**SUPPLIED DATA:**
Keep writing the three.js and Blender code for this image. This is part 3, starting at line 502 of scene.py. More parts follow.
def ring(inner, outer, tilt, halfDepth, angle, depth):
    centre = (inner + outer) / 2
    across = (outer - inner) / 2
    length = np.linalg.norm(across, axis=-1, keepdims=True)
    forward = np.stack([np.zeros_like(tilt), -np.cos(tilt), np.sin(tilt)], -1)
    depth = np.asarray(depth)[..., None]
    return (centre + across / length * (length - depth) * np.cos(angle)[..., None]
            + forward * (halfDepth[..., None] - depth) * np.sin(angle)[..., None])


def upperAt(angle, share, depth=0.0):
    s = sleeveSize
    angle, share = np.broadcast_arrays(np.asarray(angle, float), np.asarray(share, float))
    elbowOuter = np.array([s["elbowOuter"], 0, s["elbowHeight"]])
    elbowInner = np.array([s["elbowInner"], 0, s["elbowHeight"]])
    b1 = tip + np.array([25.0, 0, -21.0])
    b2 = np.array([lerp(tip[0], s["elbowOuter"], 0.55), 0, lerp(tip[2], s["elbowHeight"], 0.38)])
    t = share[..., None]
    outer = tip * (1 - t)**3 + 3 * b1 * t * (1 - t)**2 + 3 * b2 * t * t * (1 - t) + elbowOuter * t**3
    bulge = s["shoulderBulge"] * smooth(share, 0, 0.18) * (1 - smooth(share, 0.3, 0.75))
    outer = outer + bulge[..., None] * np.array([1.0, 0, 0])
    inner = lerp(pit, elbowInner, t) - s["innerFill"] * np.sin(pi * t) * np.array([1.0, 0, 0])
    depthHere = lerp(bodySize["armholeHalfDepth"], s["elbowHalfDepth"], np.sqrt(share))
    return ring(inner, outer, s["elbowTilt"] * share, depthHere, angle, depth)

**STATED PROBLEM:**
Working from the material above, retype it in its entirety without change.

**THE REPLY:**
Keep writing the three.js and Blender code for this image. This is part 3, starting at line 502 of scene.py. More parts follow.
def ring(inner, outer, tilt, halfDepth, angle, depth):
    centre = (inner + outer) / 2
    across = (outer - inner) / 2
    length = np.linalg.norm(across, axis=-1, keepdims=True)
    forward = np.stack([np.zeros_like(tilt), -np.cos(tilt), np.sin(tilt)], -1)
    depth = np.asarray(depth)[..., None]
    return (centre + across / length * (length - depth) * np.cos(angle)[..., None]
            + forward * (halfDepth[..., None] - depth) * np.sin(angle)[..., None])


def upperAt(angle, share, depth=0.0):
    s = sleeveSize
    angle, share = np.broadcast_arrays(np.asarray(angle, float), np.asarray(share, float))
    elbowOuter = np.array([s["elbowOuter"], 0, s["elbowHeight"]])
    elbowInner = np.array([s["elbowInner"], 0, s["elbowHeight"]])
    b1 = tip + np.array([25.0, 0, -21.0])
    b2 = np.array([lerp(tip[0], s["elbowOuter"], 0.55), 0, lerp(tip[2], s["elbowHeight"], 0.38)])
    t = share[..., None]
    outer = tip * (1 - t)**3 + 3 * b1 * t * (1 - t)**2 + 3 * b2 * t * t * (1 - t) + elbowOuter * t**3
    bulge = s["shoulderBulge"] * smooth(share, 0, 0.18) * (1 - smooth(share, 0.3, 0.75))
    outer = outer + bulge[..., None] * np.array([1.0, 0, 0])
    inner = lerp(pit, elbowInner, t) - s["innerFill"] * np.sin(pi * t) * np.array([1.0, 0, 0])
    depthHere = lerp(bodySize["armholeHalfDepth"], s["elbowHalfDepth"], np.sqrt(share))
    return ring(inner, outer, s["elbowTilt"] * share, depthHere, angle, depth)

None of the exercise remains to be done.